Album Review: Stephen Pearcy - Smash

Posted on March 30, 2017 at 11:50 PM


Stephen Pearcy – Smash

Written by The Rock Man

 

During the 1980s, the Sunset Strip – in West Hollywood, California – was dominated by the glam hard rock scene. Bands such as Faster Pussycat, Enuff Z’Nuff, L.A. Guns and the like ran riot on the Strip and leading the pack were three major players of the genre: Motley Crue, Poison and Ratt. All three would go on to have their moment in the spotlight and at one point or another become darlings of MTV. But what made Ratt standout above the crowd was the raw, raspy, energetic and distinctive voice of lead singer Stephen Pearcy.

 

In the same way as you knew instantly who you were listening to when you heard a Cinderella song back in those days, the same was also true of Ratt, largely due to Pearcy. However, like most of these bands, the 1990s were not kind to Ratt and the band would “disband” or be “on hiatus”, depending on who you spoke to. In any case, Pearcy would leave to pursue other ventures.

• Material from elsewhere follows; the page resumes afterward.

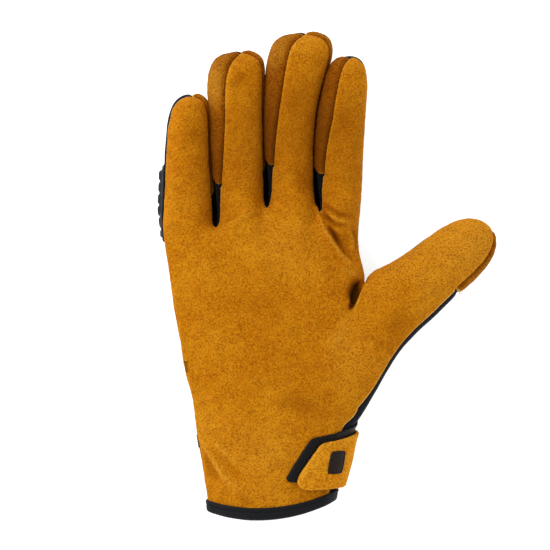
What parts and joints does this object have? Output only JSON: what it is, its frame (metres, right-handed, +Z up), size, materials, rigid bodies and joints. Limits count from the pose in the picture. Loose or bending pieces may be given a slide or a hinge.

One of those projects would be a solo career which has yielded the Californian native four solo records. But unlike his tenure as the frontman for Ratt, his solo efforts haven’t always been met with glowing acceptance with many fans divided and opinions often polarised. Despite this Pearcy continues to create and record new music, and maybe with the release of his new studio work Smash fortune may smile once again.

 

In simple terms Smash comes across as a blending of classic ‘80’s sounds and attitude with a modern day rock and roll twist. I have always believed that the opening couple of tracks should lay out for you what is to unfold on the rest of the record; and the opening songs on Smash serve this purpose well. We kick off with I Know I’m Crazy, which mixes raw, edgy and gritty contemporary sounds with melodic attitudes from yesteryear. This formula also aids Pearcy well on tracks such as Dead Roses, Want Too Much and Passion Infinity. And then there are the songs, which no matter how hard Pearcy tries, just sound like they belong on a Ratt record. Cuts like Ten Miles Wide, Hit Me With A Bullet, Rain and I Can’t Take It ooze ‘80s decadence and that distinct Ratt attitude and flavour which would become their trademark.

 

Overall the production is pretty solid, something that is often criticized on previous outings and the band is solid also. Pearcy gets a lot of criticism for continuing his career and many fans feel he has had his day and should hang up the microphone. But what I discovered on Smash is a pleasant surprise and not what I was expecting. If this was an album under the Ratt banner, I’d be pretty satisfied with the result.